9. Likewise, does it ONLY work during one or two seasons? The best items in our closets are the ones that we can wear in different ways depending on the season. For example, a dress that works bare-legged with wedges in spring/summer, or with a turtleneck underneath and boots in fall/winter.

10. If you find a dress with a fit you like, check the designer online, and see if the dress is made in other colorways or patterns. I just bought two dresses in different colors from Free People that I plan on wearing all summer long!

11. Before you buy, ask yourself: Do I like this item more than what I walked in the store wearing. If not, just put it down.

12. Consider: Am I buying this for the person I am now, or for some past version of myself? Is this my style now, or a past style I recognize and like, but don’t actually want to wear anymore?

13. Don’t pay attention to the number on the tag — pay attention to the way things fit. There’s very little consistency among brands with regards to sizing anyway.

14. Wear slip on shoes/flats, for easy access.

15. Go shopping on a good hair day and a day when you are NOT period-y and bloated, so you’re less likely to get sidetracked by the “ugh, I look awful” thing when you’re staring at yourself in a mirror.

16. Calculate the price/wear ratio — i.e. Jessica wears her $158 jeans from Anthropologie twice a week, so they’re totally worth it.

17. If you can afford it, purchase a whole outfit at once so you don’t end up with shirts or pants that don’t quite match anything else.

18. Carry hand sanitizer in your purse. Dressing rooms can be kinda gross.

19. If you really like a basic — for example, Gap T-shirts — buy two or three at once.

20. Oh! And if you purchase something cheaply made, like shoes from Payless, envision what they’d look like when they’re more beaten up.  That’s how they’re going to look very, very soon.

21. Also: don’t wear heavy foundation, so you don’t risk smearing makeup on stuff you try on.

22. Pick key pieces that you know you need and decide beforehand what kinds of items you’re looking for.

23. Don’t go shopping when you’re emotional and more prone to make impulse purchases.

24. Avoid the dressing room altogether if it’s one of those badly lit ones that makes you look like your entire body is dimpled (Lululemon’s dressing rooms are the biggest offenders).

25. Make sure you look in a three-way mirror if you can.

26. If a garment makes you want to do a little dance in the dressing room, buy it. If not, rethink it. (Except basics, which don’t necessarily need to be dance-worthy.)

27. If you’re buying online, make sure to check coupon sites like RetailMeNot, to see if there are any discount codes that might apply to your purchase.

28. Or, try a site like ShopItToMe, which will tell you when your preferred brands are holding sales.

 

This post originally appeared on The Frisky. Republished with permission.
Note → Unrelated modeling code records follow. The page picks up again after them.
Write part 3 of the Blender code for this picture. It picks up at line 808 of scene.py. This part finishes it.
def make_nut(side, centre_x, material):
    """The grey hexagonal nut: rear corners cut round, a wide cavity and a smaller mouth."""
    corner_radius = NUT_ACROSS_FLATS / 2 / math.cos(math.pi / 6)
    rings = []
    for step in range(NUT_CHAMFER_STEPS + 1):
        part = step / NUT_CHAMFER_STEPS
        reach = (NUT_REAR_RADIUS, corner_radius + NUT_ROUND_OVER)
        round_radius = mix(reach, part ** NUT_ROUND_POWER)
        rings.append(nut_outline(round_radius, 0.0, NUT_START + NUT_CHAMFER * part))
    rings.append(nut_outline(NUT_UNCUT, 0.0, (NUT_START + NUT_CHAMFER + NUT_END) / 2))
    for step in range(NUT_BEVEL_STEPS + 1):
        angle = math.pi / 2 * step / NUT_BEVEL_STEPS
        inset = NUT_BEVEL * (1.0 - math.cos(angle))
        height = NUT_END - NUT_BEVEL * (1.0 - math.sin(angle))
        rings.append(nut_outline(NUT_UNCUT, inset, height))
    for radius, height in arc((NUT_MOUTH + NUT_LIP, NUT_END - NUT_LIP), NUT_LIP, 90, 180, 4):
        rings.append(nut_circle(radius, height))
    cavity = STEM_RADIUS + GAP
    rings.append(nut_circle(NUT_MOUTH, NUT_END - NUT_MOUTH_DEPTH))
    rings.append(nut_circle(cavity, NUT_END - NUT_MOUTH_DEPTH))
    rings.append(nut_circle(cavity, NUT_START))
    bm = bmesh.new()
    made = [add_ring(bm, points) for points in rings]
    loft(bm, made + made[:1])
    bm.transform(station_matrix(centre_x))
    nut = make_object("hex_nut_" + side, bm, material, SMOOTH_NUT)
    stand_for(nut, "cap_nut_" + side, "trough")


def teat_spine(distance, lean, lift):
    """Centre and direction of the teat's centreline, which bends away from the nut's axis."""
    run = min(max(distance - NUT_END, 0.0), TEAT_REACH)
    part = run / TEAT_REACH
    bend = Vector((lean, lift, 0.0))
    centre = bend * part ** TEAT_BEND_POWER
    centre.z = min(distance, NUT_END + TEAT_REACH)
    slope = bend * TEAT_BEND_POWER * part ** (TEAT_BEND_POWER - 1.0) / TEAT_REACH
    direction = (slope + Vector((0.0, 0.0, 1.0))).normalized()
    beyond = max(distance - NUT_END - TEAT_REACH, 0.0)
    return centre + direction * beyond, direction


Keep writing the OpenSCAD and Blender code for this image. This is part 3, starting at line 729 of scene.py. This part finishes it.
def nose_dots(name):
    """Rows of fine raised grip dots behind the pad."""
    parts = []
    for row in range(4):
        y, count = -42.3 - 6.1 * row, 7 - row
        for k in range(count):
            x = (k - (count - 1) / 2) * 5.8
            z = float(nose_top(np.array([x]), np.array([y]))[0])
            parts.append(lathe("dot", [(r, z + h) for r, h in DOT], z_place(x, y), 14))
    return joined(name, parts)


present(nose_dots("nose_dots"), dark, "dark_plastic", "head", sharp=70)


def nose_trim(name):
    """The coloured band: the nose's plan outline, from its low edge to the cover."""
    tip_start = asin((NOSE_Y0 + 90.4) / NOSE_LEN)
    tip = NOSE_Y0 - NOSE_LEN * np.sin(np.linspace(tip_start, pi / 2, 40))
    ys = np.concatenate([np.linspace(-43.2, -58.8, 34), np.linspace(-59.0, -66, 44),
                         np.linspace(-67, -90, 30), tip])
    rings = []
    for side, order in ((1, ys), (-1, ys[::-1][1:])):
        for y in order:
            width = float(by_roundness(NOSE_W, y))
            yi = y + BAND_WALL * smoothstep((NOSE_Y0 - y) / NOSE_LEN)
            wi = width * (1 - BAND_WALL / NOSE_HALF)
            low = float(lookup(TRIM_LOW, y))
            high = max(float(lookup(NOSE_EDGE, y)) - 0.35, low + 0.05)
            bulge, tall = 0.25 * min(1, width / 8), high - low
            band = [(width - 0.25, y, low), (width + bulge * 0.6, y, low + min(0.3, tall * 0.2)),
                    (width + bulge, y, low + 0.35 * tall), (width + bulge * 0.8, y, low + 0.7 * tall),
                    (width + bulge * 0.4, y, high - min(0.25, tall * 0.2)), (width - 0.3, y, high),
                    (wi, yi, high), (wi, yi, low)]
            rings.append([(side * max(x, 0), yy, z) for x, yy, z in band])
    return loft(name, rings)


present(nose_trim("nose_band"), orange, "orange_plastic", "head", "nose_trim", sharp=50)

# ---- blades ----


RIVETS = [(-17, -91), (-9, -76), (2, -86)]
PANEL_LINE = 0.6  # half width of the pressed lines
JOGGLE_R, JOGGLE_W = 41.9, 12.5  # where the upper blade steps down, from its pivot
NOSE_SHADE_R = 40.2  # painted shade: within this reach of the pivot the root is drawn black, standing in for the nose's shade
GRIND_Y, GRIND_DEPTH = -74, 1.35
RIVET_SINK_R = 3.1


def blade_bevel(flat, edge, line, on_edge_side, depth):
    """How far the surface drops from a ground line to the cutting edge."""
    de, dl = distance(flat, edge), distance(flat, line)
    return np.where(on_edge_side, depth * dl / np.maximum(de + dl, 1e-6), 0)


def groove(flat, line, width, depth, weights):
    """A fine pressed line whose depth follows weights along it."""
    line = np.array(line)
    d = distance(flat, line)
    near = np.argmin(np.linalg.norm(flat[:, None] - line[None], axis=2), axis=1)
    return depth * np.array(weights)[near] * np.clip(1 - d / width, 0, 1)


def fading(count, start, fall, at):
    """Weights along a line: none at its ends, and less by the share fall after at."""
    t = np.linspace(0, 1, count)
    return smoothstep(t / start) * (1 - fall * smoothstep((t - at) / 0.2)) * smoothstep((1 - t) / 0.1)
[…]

  • Orange Starr Happy Hunting

    I could have wrote this, LOL

  • Amaka

    Love this post!

  • Mademoiselle

    Tip #1 should’ve been: Set a budget! If everything you want in one store blows your budget, try to find cheaper versions of the same item elsewhere. And if you can’t find a replacement, either leave some items behind and work with what you have in your closet, or choose a different ensemble to invest in. Believe me: even if you ADORED it in the store, you’ll get over the heartbreak of having to leave it behind sooner than you think. Stick to your budget.

  • Onna

    Yes #5 is essential. I love going shopping with my nieces. The only downside is they will instagram 1,000 photos before the adventure shopping is over. Crazy…

  • Pseudonym

    #17 is the bane of my fashion existence. I’ve had pieces for YEARS before I eventually figured out how to wear them. That’s why I opt for dresses now.

  • Bonita

    18. Some changing rooms are nasty. I’ve had folks working in retail tell me of people leaving things there that are only suitable for the toilet. *shakes head*

  • http://www.savilerowco.com/Casual+Shirts/Shirts/s/c/c Marco Jones

    Nice shopping tips! I also want to replace my old clothes with some new ones and these tips are very helpful for me to do that.

  • Kay

    Yes!!! So very true. My friends are often shocked that classic pieces, and even trendier ones that I have in my closet I got for waaay cheaper online. I’ve been an ebay, consignment, thrift store, and designer knockoff queen for a while now. I also get unique items or reproductions from designers on Etsy. I will buy some designer pieces, but I will mix and match them with pieces that cost less. I also will enliven old outfits with new accessories.

    My hubby and I are currently saving for our dream home so I had to learn to work within my budget and not to engage in emotional buying.

  • SCarter

    i thought shopping at consignment shops would have made the list. I have 3 growing boys so I can’t always purchase items for myself new, so I frequently visit consignment shops so that way I save on myself thus allowing more spending money to purchase new items for my boys. I’ve lucked up on some really good deals and have even been able to purchase new items as well. You may also find that consignments shops have clearance sections as well.

  • http://wiseedits.wordpress.com Wise Edits

    #20 – she must not be picking the right Payless shoes. the black boots i got from Payless three years ago still look great and are the most comfortable pair of boots I own.

  • Kgchrissy

    Retailmenot has also has a phone app that gives you the in store discounts for the store as well ( if the store has some available) .

  • Ange B

    #24 is soo true! Nothing like trying someone on in a dressing room where the lighting is soo bad you can’t really tell how the garment hangs!